Pushing down the Limit of NH3 Detection of Graphene-Based Chemiresistive Sensors through Functionalization by Thermally Activated Tetrazoles Dimerization

by S. Freddi, D. Perilli, L. Vaghi, M. Monti, A. Pagani, C. Di Valentin and L. Sangaletti
ACS Nano 2022, 16 (7), pp 10456–1046 View at Publisher
DOI: 10.1021/acsnano.2c01095


An easy and cost-effective method is presented to functionalize graphene through thermally activated dimerization of 2,5-diaryltetrazoles. Consistently with the experimental spectroscopic results, theoretical calculations demonstrate that during the thermal treatment a dimerization process to tetrazine is energetically more favorable than covalent grafting. Since both the functionalization method by thermal activation and the use of tetrazoles have never been considered before to prepare graphene-based chemiresistors, this represents a promising approach to develop graphene-related sensing platforms. Five different 2,5-diaryltetrazoles have been tested here for the effective functionalization of low-defect graphene layers on silicon nitride.

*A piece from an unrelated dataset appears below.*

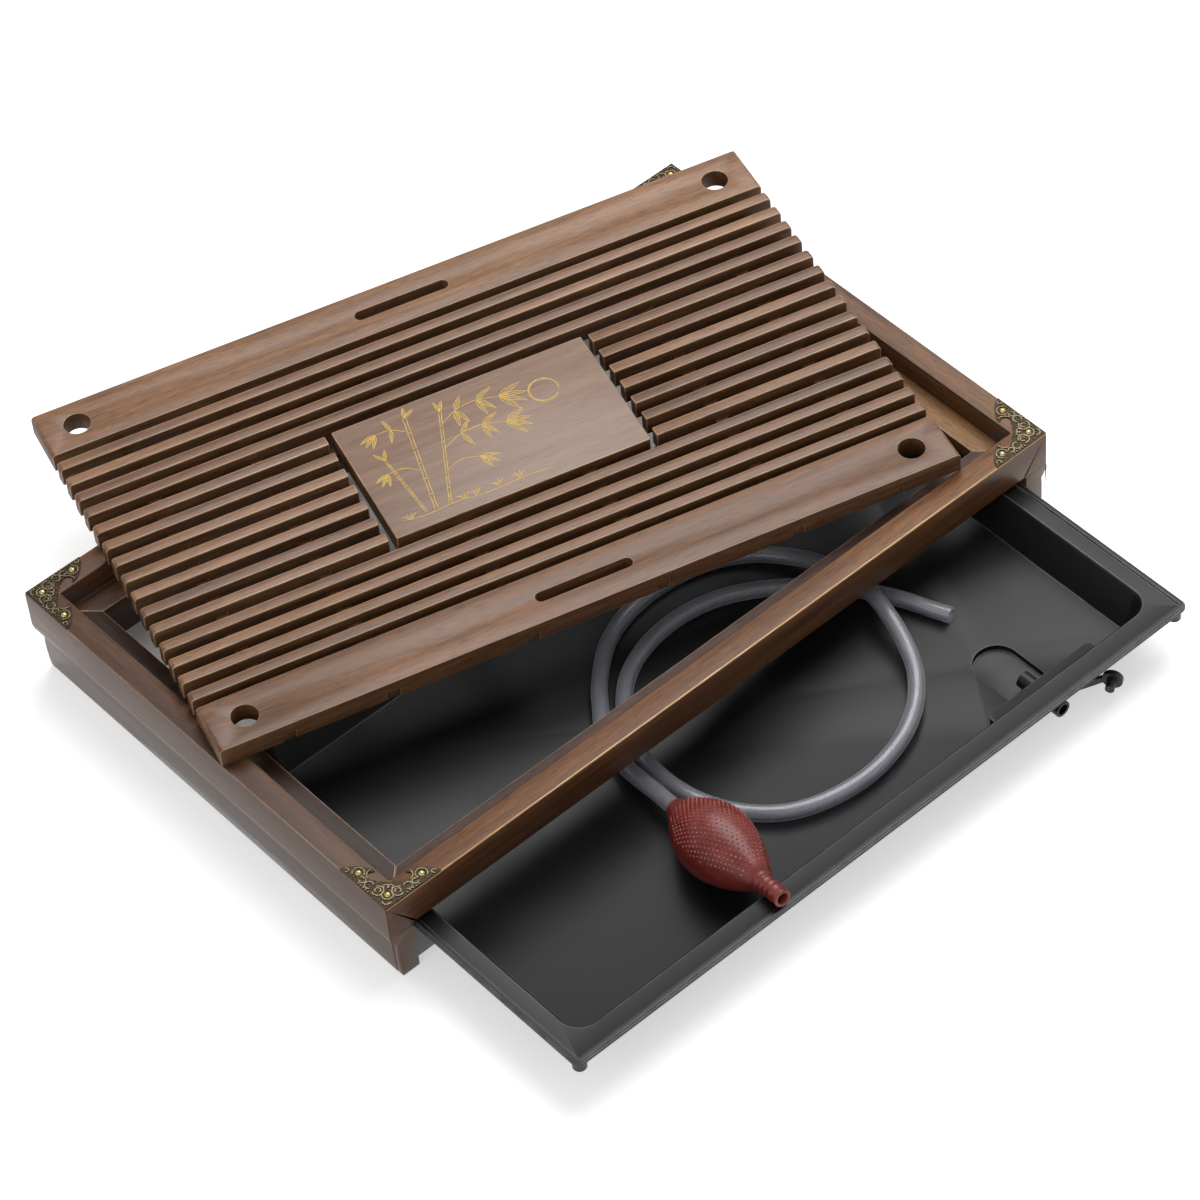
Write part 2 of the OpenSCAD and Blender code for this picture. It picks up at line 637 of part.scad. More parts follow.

Based on these layers, an array of sensors has been prepared for testing upon ammonia exposure. The tests on the sensing performances clearly show sensitivity to ammonia, extending the current range of ammonia detection with a graphene-based chemiresistor down to the sub-ppm range, as results from a benchmarking with data available in the literature. Furthermore, all sensors perform better than bare graphene. Density functional theory (DFT) calculations, carried out on a model of the best performing layer of the array, provided the theoretical framework to rationalize the sensing mechanism and disclose a dual role played by the tetrazine molecules, (i) acting as ammonia concentrators and (ii) mediating the electron transfer between ammonia and graphene.